Untuk tahap awal, bisa saja dilakukan pada kluster-kluster yang sudah ditentukan oleh Badan Geologi. Sampai saat ini memang belum ada IUP khusus untuk komoditi LTJ karena mungkin ini merupakan suatu yang baru. “Sehingga kita bisa sinergi antara mineral ikutan dari timah dan juga eksplorasi yang menyeluruh pada kluster yang sudah dibuat oleh Badan Geologi,” ungkap Edi lagi.

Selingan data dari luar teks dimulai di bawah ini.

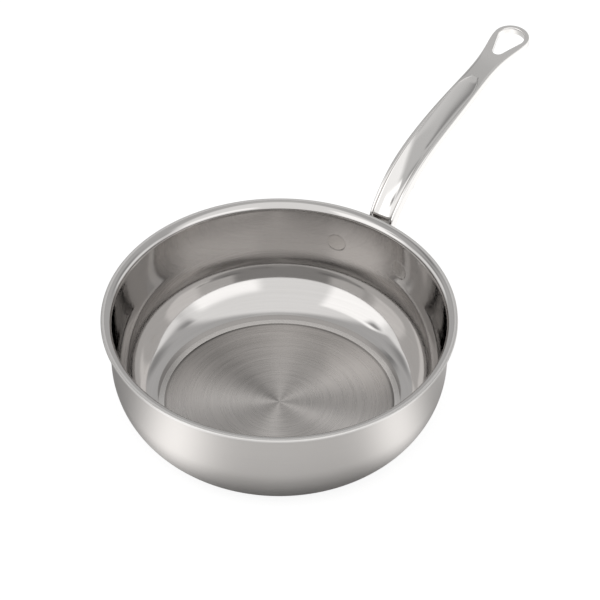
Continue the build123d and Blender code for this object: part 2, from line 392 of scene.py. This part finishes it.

Kemudian yang tidak kalah penting untuk melaksanakan hilirisasi maka lima pilar ini menjadi penting yakni modal, SDM, Social Licence,regulasi dan lingkungan. “Harus ada kemampuan dari sisi modal, kesiapan dari sisi SDM untuk lakukan eksplorasi, dukungan Masyarakat sekitar, regulasi yang mendukung dan lingkungan terjaga,” terangnya.

Edi menambahkan, logam tanah jarang memiliki nilai strategis tinggi karena menjadi bahan baku utama industri teknologi global. Elemen ini digunakan dalam berbagai sektor mulai dari elektronik, smartphone, X-ray, MRI, fiber optic, hingga sistem pertahanan dan pesawat tempur. Dengan pengelolaan yang tepat, Edi optimis Indonesia dinilai berpeluang besar menjadi pemain penting dalam rantai pasok global logam tanah jarang.